In fact in order to check if my pointer should interact with the Move Tool, I’m using this node below. It apparently only checks until a certain distance.
For “normal” games this is surely enough, but I’m making a very, very large space game and this is not sufficient :confused:

image

The final result is that the move tool is displayed and rescaled all the time, but I cannot interact with it because it constantly ends up too far from my camera, which I believe is the starting point of a raytrace.

I then thought to keep the Move Tool always in front of the camera, so I constantly re-positioned the root of the tool in front of the camera.
It does what it should, but there’s an evident delay and this move tools ends up floating funnily in front of the camera, creating only confusion :smiley:

What I really wander about it: how is the Move Tool rendered by the unreal engine in the viewport? I’d love to replicate the fact that the move tool is always identical to itself and never changes in size, regardless of where is the object which is attached to.
Any ideas? :thinking:

The distance is dictated by the player controller:

image

Try to stay below 2.5m units

Aha! I didn’t know about that.
Of course I immediately input several billion units :smirk: :rofl:

The issue seems to be that after a certain distance it has difficulty getting a hit result. At a distance it starts ‘flickering’ between hit and not hit.
For the scale of gameplay I need, it’s unfortunately not sufficient :confused:
I have anyway learned quite a lot by attempting this implementation :smile:

I still wonder how exactly did the Epic guys implement the Move Tool: how to make such an object stay perfectly identical on the viewport, regardless of where it’s located?
Is it located on a billboard? Is it actually a 3D UI widget? :thinking:

That’s a floating point error - a.k.a. computers are bad at math. Beyond certain ranges, you run into accuracy problems. Physics simulation becomes unstable. You can’t even spawn actors beyond 10 million units - that’s 10km. You get a 5x5x5 km cube to play in. Take it or leave it. :smiley: But…

…do have a look at world composition, (especially Origin Shifting):

Also, perhaps the spaceships don’t need to be real-sized. Maybe your 1km long star cruiser can be only 1000uus (10 meters). If everything is scaled down, no one will notice and you have so much more space to play with all of a sudden.

And that star that is 15ly away is only that far because you tell the player it is. When they lightfold-warp-hyperspace jump there, you decrease the number. It’s smoke and mirrors 99% of the time.


This will be mitigated in UE5 thanks to Large World Coordinates - a 64 bit double precision. Or so the rumours say:


Is it located on a billboard? Is it actually a 3D UI widget?

Not sure how it’s made. Sorry.

Hey, thanks a lot for the very detailed answer! :wink:
Yes, I’m familiar with the limitation and I imagined this was the issue.
I decided to not use world composition, but to use each level separately.
I also plan to move to UE5 precisely due to the double precision :slight_smile:
Hopefully it will work better and certain “hitches” will disappear.

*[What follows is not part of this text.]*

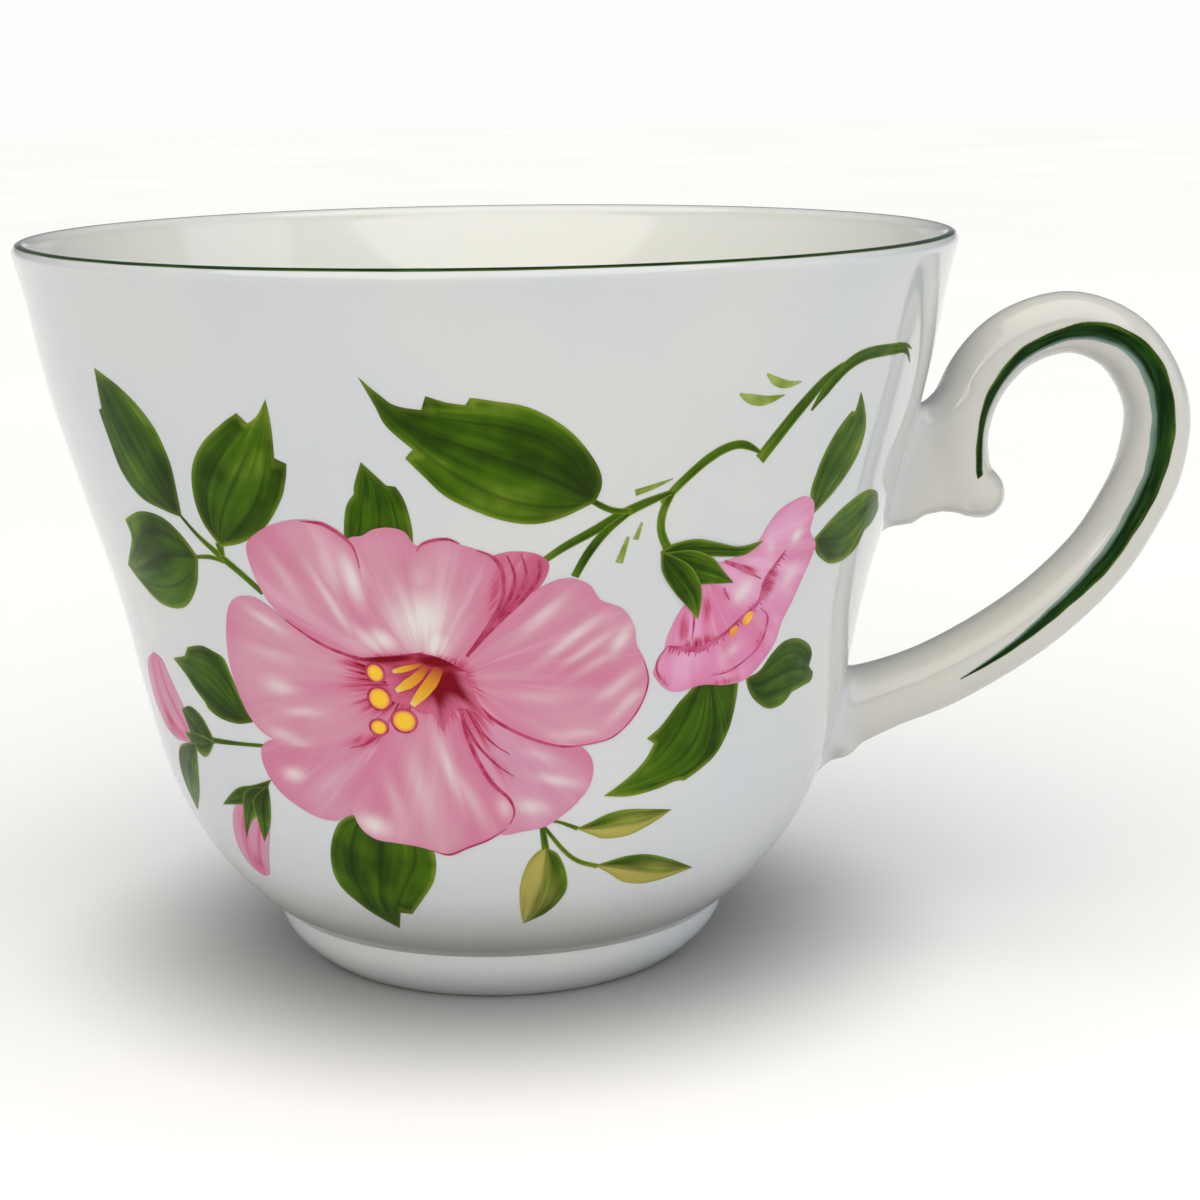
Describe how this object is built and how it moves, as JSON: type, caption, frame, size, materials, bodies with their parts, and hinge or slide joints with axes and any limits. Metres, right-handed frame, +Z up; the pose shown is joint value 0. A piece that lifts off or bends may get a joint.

A note regarding scaling the game to smaller units: I’m having both the ships and the command bridge which host the cameras. Meaning that the only way I found so far to make it work, is to use a consistent scale for everything, otherwise I will see the floating point precision hitches in the command bridge, where the characters are small :smiley:

I’ll keep trying to figure out the Move Tool as it’s implemented in the editor. It’s really clever and would be the perfect tool here.
Otherwise I’ll use the plan B, which is to make a UI widget and manipulate the waypoints I need to move around by using buttons. Very clunky, but would surely work :laughing:

Consider opening a new thread - maybe in Rendering (?), asking how this particular gizmo is made and how to replicate it. Tag me, I’d like to know, too!